Казалось,  уже  и жизнь свою  всю  пересмотрел мысленно от  самого рождения, а воспоминания  все идут и идут.  То обрывками, то  лентой  целого  периода, а порой и вперемешку  давнего с недавним.  В голове  происходил  анализ  пережитого.  Страх и переживание за  собственное  здоровье  отошли  куда-то  на второй  план. Он  знал, что находится  под круглосуточным  наблюдением грамотного  специалиста. Что лечение, по ее словам,  идет  планово, шаг за шагом. Что,  даже если он захочет, никак не сможет повлиять, замедлить или ускорить движение. Он доверился и полностью отдался  на  профессионализм  этой  строгой  волшебницы с улыбающимися  глазами, доктору Магомедовой.  Единственное, чем  он мог помочь ей в лечении себя любимого, - это собирать и  впитывать буквально из  всего  возможного,  пусть  даже и в ограниченных  рамках  больницы, положительные  эмоции. Так он и делал.  Из  телепрограмм  старался  выбирать  только  юмористические и спортивные. Книги  просил  приносить ему исключительно  легких жанров. И, конечно же, воспоминания. Так уж  устроен  человек. В своей  памяти он аккумулирует  в основном  позитив. Нет,  мы не забываем  плохого. Оно  сидит  в наших головах на отведенных  полочках, молча поглядывает на нас, иногда возится, напоминая, что оно тут, недалеко. И если хозяин  надумает, оно, плохое, тут  же  обуется, спрыгнет  со своего места, позовет с собой приятеля «Самоедство» и начнут  эти  две  червоточинки плясать в голове, выводя  нас  из  себя.

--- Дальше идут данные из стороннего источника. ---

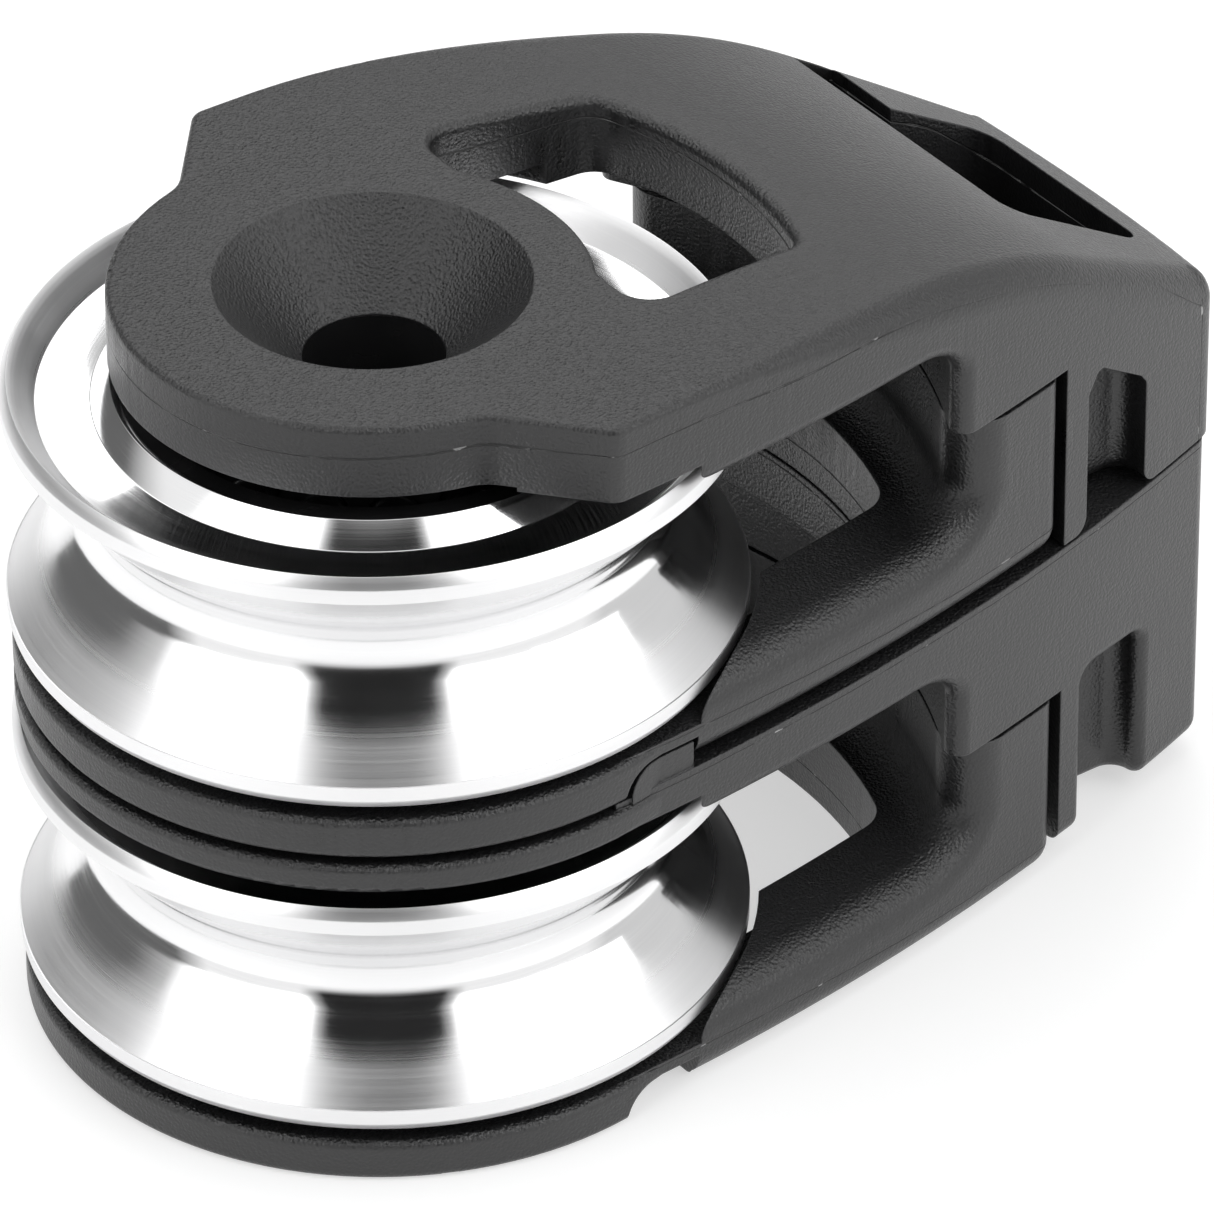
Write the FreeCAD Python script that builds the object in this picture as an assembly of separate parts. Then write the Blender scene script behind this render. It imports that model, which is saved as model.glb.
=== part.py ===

Пусть они сидят на своих местах. Не до них  сейчас. Когда  вспоминаешь себя, думаешь о хорошем. Скорее, от жалости к себе мы разглядываем прошлое, добавляя  свою  трактовку, давая ему  свою  интерпретацию,  объясняя  себя как героя или жертву. Но в девяноста девяти из ста  случаев  мы  обязательно  подбираем  себе  оправдание. Может, поэтому наш герой  получается  слегка  припудренным, прилизанным, приглаженным и правильным? Тебе  судить, Читатель.
А пока наш Илья собирается  покинуть  стены  клиники.  Результаты  анализов оказались  неплохими.  Его  отпустили домой. Матушка Ильи  участливо  организовала  машину, чтобы перевезти  почти немощного  сына домой, в московскую  квартиру. Можно  было  несколько  дней  вкушать материнских  забот и отдышаться от  больничной обстановки.